Equitable and transparent pricing mechanisms are critical to protecting all consumers, particularly those who are most vulnerable. Inclusive utility design helps prevent barriers, such as high costs or limited availability, that restrict households from accessing opportunities in education, employment and civic engagement.

An economy is more dynamic and resilient when every individual has the means to be healthy and productive. By widening participation, utilities contribute to the development of human capital and inclusive economic growth.

Markets, regulation, and incentives

Because they are capital-intensive natural monopolies, utilities are very much shaped by the regulatory frameworks within which they operate. Effective regulation is essential to achieving an appropriate balance between the three core objectives of reliability of service, affordability for consumers, and sustained investment in infrastructure.

Clear and stable regulatory rules reduce the cost of capital by providing predictability to investors.
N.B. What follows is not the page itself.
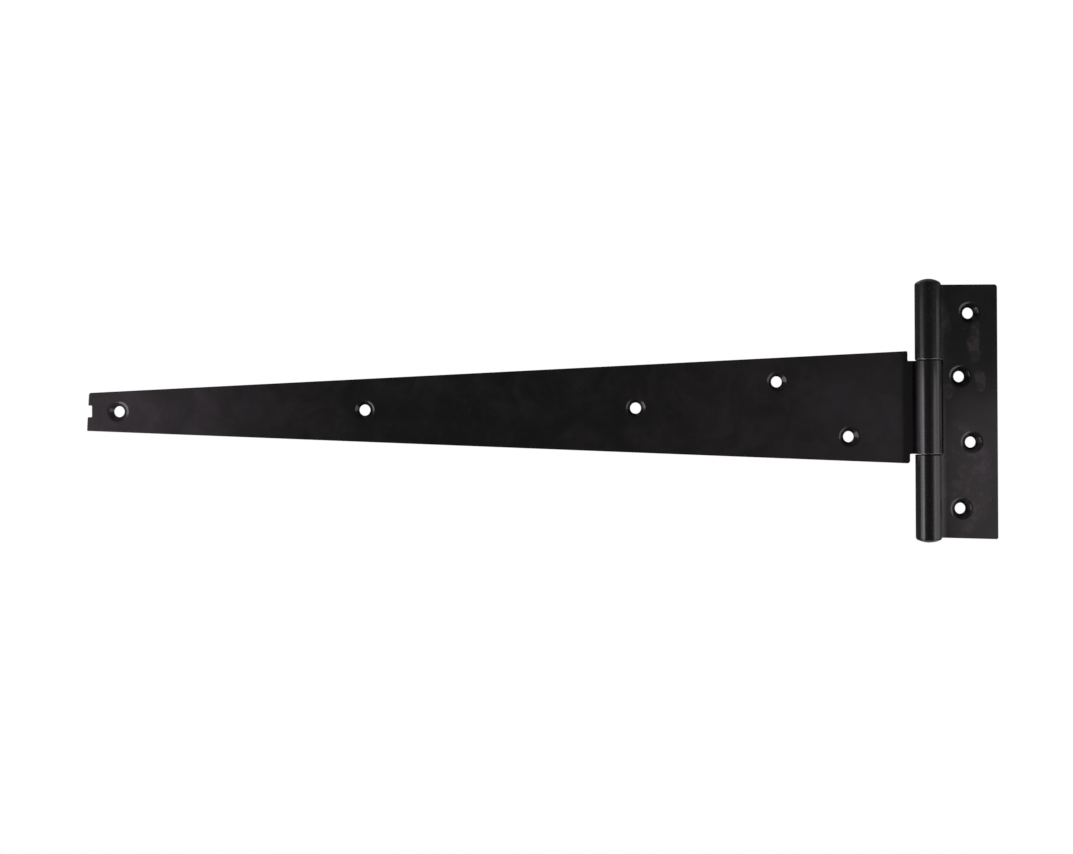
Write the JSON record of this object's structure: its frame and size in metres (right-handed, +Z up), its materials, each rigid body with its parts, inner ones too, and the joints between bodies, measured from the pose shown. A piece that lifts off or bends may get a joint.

Performance-based incentives encourage utilities to pursue operational efficiencies and service improvements. Meanwhile, cost-reflective tariffs help guide consumption patterns and support more flexible demand and supply dynamics.

Sustained economic growth

Good utility regulation serves as a catalyst for continuous economic expansion. High-quality utilities attract investment, which in turn broadens the tax base and strengthens fiscal capacity. This enhanced fiscal position paves the way to further infrastructure upgrades, which reduce operational risks and costs, creating a reinforcing cycle of productivity and growth.

The strategic imperative is clear: economies that treat utilities not as background expenses but as foundational platforms for innovation, trade, and improved living standards are better positioned to grow fast and sustainably.